Copa-Loca est une station balnéaire fictive créée à partir de plusieurs lieux que j’ai dénichés dans les environs d’Athènes. Tout a commencé quand je suis tombé sur un parc aquatique désaffecté proche d’une zone industrielle aux abords de la ville. J’ai senti un immense potentiel cinématographique dans cet endroit vidé de son sens initial. En l’absence d’activité humaine, le parc avait des allures de monument, avec ses toboggans qui se dressaient comme de grandes sculptures futuristes. J’avais envie d’exploiter ces lieux et j’ai commencé à imaginer une histoire qui s’y déroulerait. J’ai donc inventé Copa-Loca, une station balnéaire abandonnée dont l’épicentre est le parc aquatique. Et peu à peu, j’ai ajouté des éléments d’autres lieux que j’avais repérés, pour finalement créer la ville de Copa-Loca.
Est-elle vraiment à l’abandon ou juste en morte saison ?

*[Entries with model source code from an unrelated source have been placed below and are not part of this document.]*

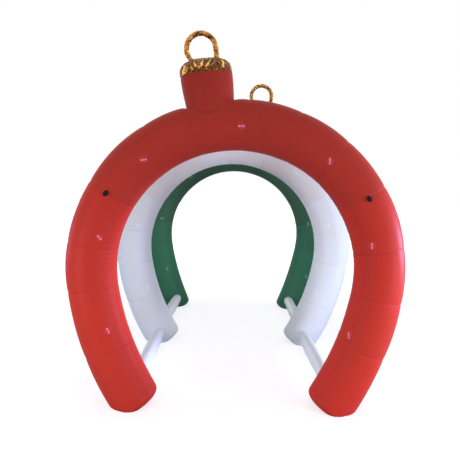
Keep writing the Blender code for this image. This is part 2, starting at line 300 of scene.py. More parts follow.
def inflated_taffeta(name, colour, painted_shade_colour, glow, brightest):
    """Thin polyester taffeta with a satin face, blown tight: broad soft lights along the tube, panels of
    slightly different shade at random, painted shade that darkens the panels near the crown, a faint dark
    line of thread at each seam, and small lamps inside that show through as rows of three bright points in a
    soft glow."""
    made, tree, output = new_material(name)
    uv = add(tree, "UVMap", uv_map="cloth").outputs["UV"]
    place = add(tree, "TexCoord").outputs["Object"]

    # The dye takes a little unevenly, in clouds of 200 to 300 mm
    clouds = add(tree, "TexNoise", {"Vector": place, "Scale": 4.0, "Detail": 2.0}).outputs["Fac"]
    # Painted shade: each panel's tone holds a random shade plus painted shade that darkens it near the crown;
    # it mixes the cloth from a darker painted-shade copy of its colour to the lit one
    tone_and_painted_shade = add(tree, "Attribute", attribute_name="tone_and_painted_shade").outputs["Fac"]
    shade = add(tree, "Math", {0: clouds, 1: 0.35, 2: tone_and_painted_shade}, operation="MULTIPLY_ADD",
                use_clamp=True).outputs[0]
    cloth = add(tree, "Mix", {"Factor": shade, "A": linear(painted_shade_colour), "B": linear(colour)},
                data_type="RGBA").outputs["Result"]

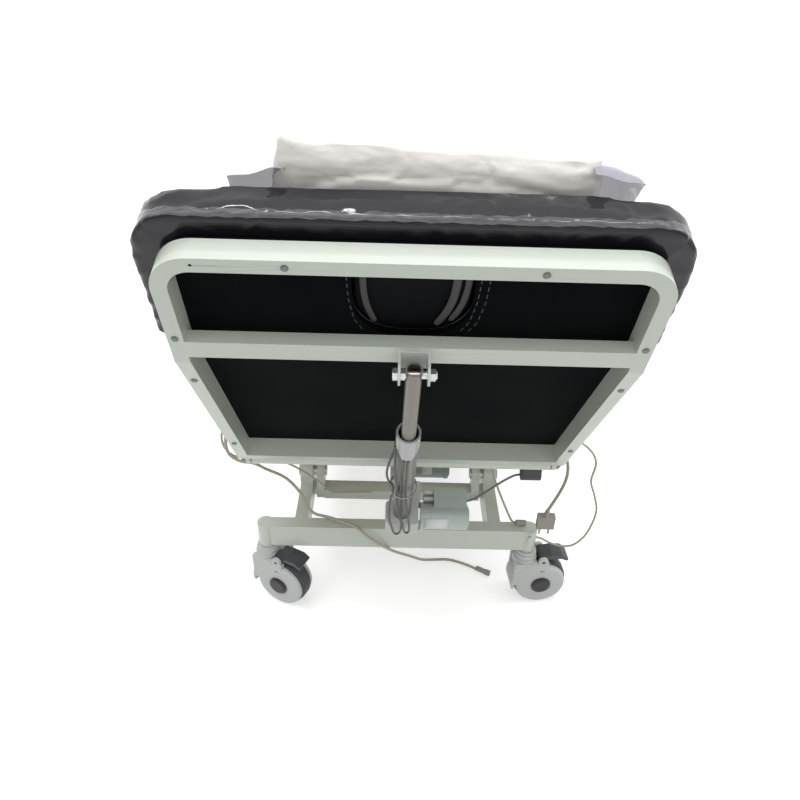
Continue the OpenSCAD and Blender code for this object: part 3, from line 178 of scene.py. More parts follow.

Dans le film, on voit Copa-Loca à la mi-saison. Ce n’est ni l’été ni l’hiver. Les gens sont habillés chaudement, mais il fait soleil. Tout semble s’être prématurément détérioré, comme par un étrange phénomène chimique. Dans la réalité, le parc aquatique a fermé il y a plusieurs années pour cause de difficultés financières, comme beaucoup d’attractions de ce genre en Grèce. L’instabilité financière du pays a débouché sur un changement culturel dans notre mode de vie. D’un côté, ces grands centres de loisirs ne pouvaient plus être entretenus, et de l’autre côté, ils étaient associés à un mode de vie consumériste qui n’était plus d’actualité, ou plus possible dans les mêmes proportions qu’avant. Et ce n’est pas, je présume, un phénomène propre à la Grèce.
Qui vous a inspiré le personnage de Paulina ? Comment définissez-vous son rôle au sein de la population locale ?
Paulina est un personnage fictif. Bien entendu, lorsqu’on invente un personnage, on l’alimente de ses propres expériences ou de ses observations. Mais la beauté de la fiction, c’est qu’on peut rapprocher des choses qui n’ont à l’origine aucun rapport pour créer de nouveaux contours, de nouveaux personnages. Paulina fait partie des quelques habitants qui vivent encore dans les ruines de la station. Elle est « au cœur de Copa-Loca », elle occupe ce rôle central en tant que pomme de discorde. Elle veut faire plaisir et se faire plaisir, mais elle n’appartient à personne. Elle est en perpétuel mouvement et ne se pose jamais. Et c’est sa façon de maintenir les habitants en éveil, des habitants qui sans cela tomberaient dans une sorte d’hibernation.
Quelle est cette histoire de bananes ?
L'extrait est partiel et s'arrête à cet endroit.